In another example of the “curb-cut effect,” Riedinger asserted that his composition board had advantages for sighted as well as blind users, citing two high-profile testimonials:
this manner of composing music is such that sighted people could also use it to their advantage [...] and not only the court Kapellmeister Salieri admitted, but also Blessed Haydn assured, that this kind of score is much easier to scan and modify than in ordinary writing, and that it also offers much convenience when studying four-part music.
Our symposium collaborated with Luke Jaeger and the staff at the Mount Holyoke College Fimbel Maker and Innovation Lab to build this full-size replica from Riedinger’s engraving and description, and from images of the board from the Kunsthistorisches Museum.

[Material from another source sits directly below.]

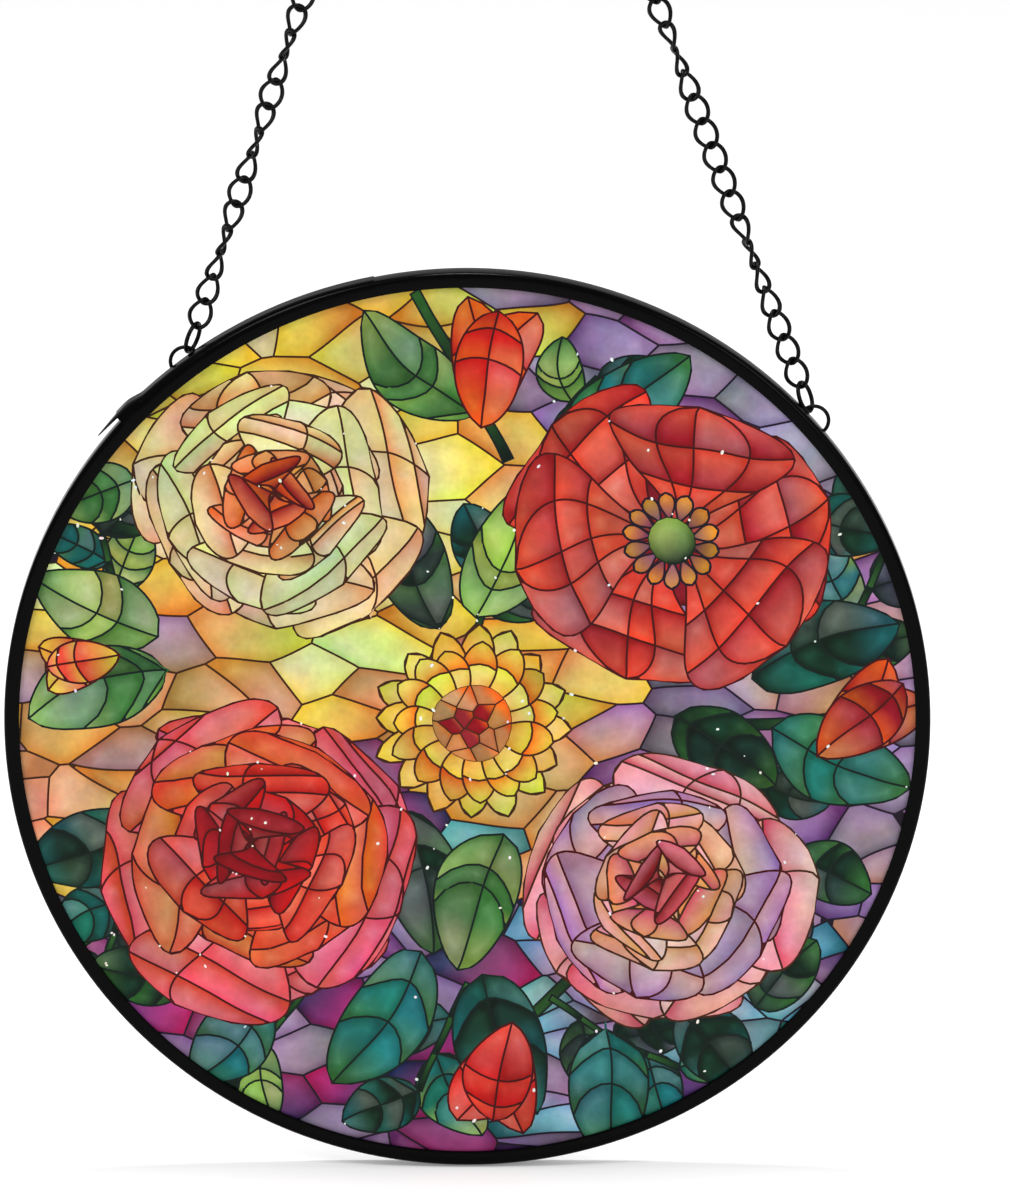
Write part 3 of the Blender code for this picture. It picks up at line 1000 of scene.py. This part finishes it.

A framed poster shows some of the technical designs Luke used to calculate the measurements for the board, the inlaid ledger and staff lines, and the peg holes, which were sawed and drilled using a ShopBot. Luke then 3D-printed the treble clef and pegs, which were then mounted on metal dowel pins. Thomas Liimatainen, Machinist for the Sciences, crafted the brass bar lines for the project.
Visitors are welcome to identify the familiar D-major tune–which was composed by a famous contemporary of Paradis, in a piece that premiered the year of her death–that we have set in order to demonstrate the notation system. Or you may try composing your own melody on the lower staff. We have included a selection of pegs in three sorting bins behind the composing board; they are labeled in print and in Braille.